Enjoy it just because

It’s gotten to the point where people are genuinely afraid to share anything at all, because they know that someone, somewhere, is going to be more of an expert about it than they are, and they are going to get yelled at. They’re going to get shamed, or mocked, or aggressively educated about something in their own lives, making them feel like they don’t know the first thing about their own homes or backyards or the foods they prepare, or about anything at all.
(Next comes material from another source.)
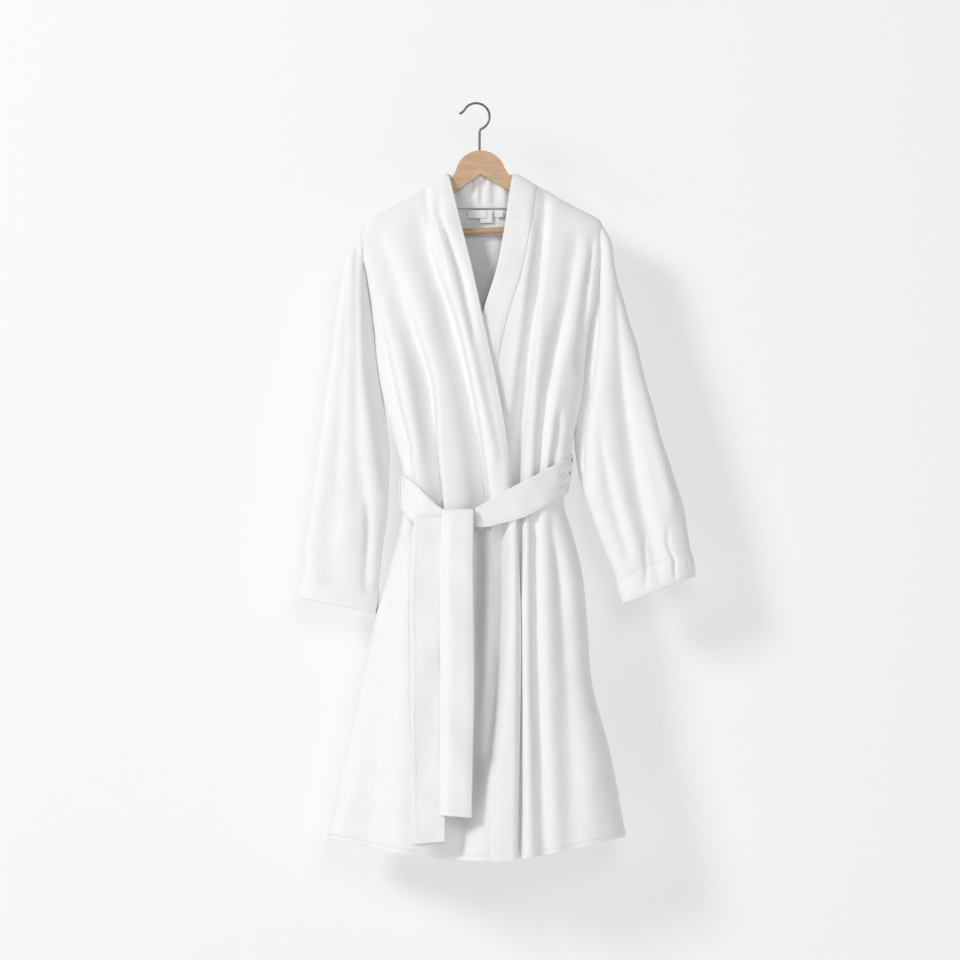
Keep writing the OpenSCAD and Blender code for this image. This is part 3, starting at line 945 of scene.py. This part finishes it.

And this drains the pleasure and joy out of life just as surely as the constant pressure to monetize and commodify.

This push to be an expert even spills into spiritual matters, and people are made to feel that they aren’t real devotees of a saint because they don’t know arcane bits of history about them, or even that they aren’t real Catholics because they can’t spout academic theological jargon.

So I can hardly believe I’m doing this, but I guess I’m writing an essay in favor of comfortable ignorance. Just once in a while. Just for a treat. You can wander out in your yard and go: “Listen to that bird singing! What a lovely song. I wonder what it is.” AND THEN YOU CAN FORGET ALL ABOUT IT.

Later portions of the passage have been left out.